OctoAI wants to make private AI model deployments easier with OctoStack

OctoAI (formerly known as OctoML), announced the launch of OctoStack, its new end-to-end solution for deploying generative AI models in a company’s private cloud, be that on-premises or in a virtual private cloud from one of the major vendors, including AWS, Google, Microsoft and Azure, as well as CoreWeave, Lambda Labs, Snowflake and others.

In its early days, OctoAI focused almost exclusively on optimizing models to run more effectively. Based on the Apache TVM machine learning compiler framework, the company then launched its TVM-as-a-Service platform and, over time, expanded that into a fully fledged model-serving offering that combined its optimization chops with a DevOps platform. With the rise of generative AI, the team then launched the fully managed OctoAI platform to help its users serve and fine-tune existing models. OctoStack, at its core, is that OctoAI platform, but for private deployments.

Image Credits: OctoAI

OctoAI CEO and co-founder Luis Ceze told me the company has over 25,000 developers on the platform and hundreds of paying customers who use it in production. A lot of these companies, Ceze said, are GenAI-native companies. The market of traditional enterprises wanting to adopt generative AI is significantly larger, though, so it’s maybe no surprise that OctoAI is now going after them as well with OctoStack.

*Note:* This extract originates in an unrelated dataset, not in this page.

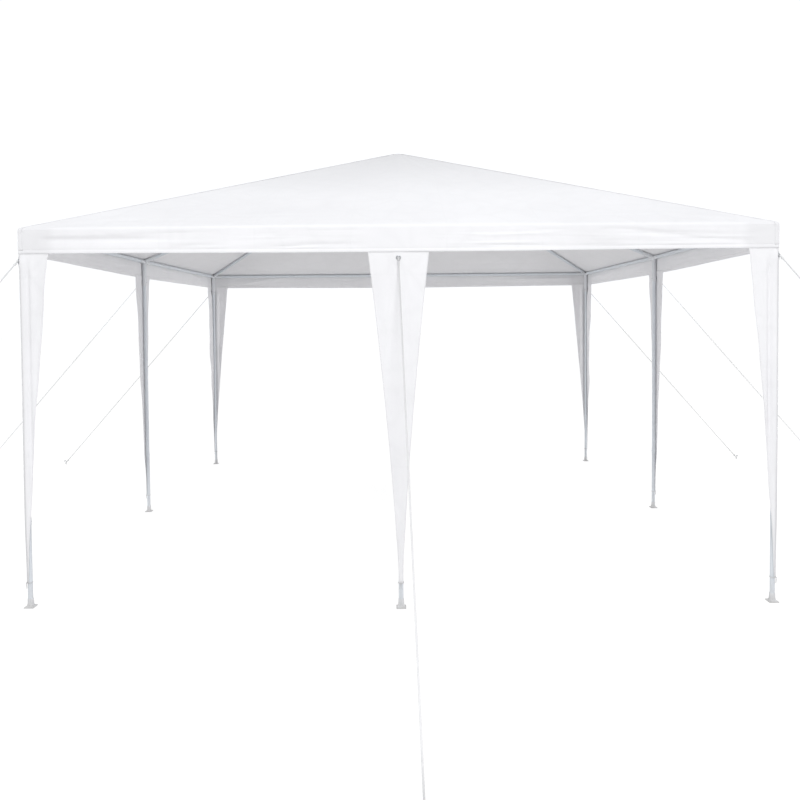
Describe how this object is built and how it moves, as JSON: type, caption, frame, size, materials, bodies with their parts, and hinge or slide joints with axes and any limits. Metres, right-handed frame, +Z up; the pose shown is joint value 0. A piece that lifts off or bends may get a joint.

“One thing that became clear is that, as the enterprise market is going from experimentation last year to deployments, one, all of them are looking around because they’re nervous about sending data over an API,” Ceze said. “Two: a lot of them have also committed their own compute, so why am I going to buy an API when I already have my own compute? And three, no matter what certifications you get and how big of a name you have, they feel like their AI is precious like their data and they don’t want to send it over. So there’s this really clear need in the enterprise to have the deployment under your control.”

Ceze noted that the team had been building out the architecture to offer both its SaaS and hosted platform for a while now. And while the SaaS platform is optimized for Nvidia hardware, OctoStack can support a far wider range of hardware, including AMD GPUs and AWS’s Inferentia accelerator, which in turn makes the optimization challenge quite a bit harder (while also playing to OctoAI’s strengths).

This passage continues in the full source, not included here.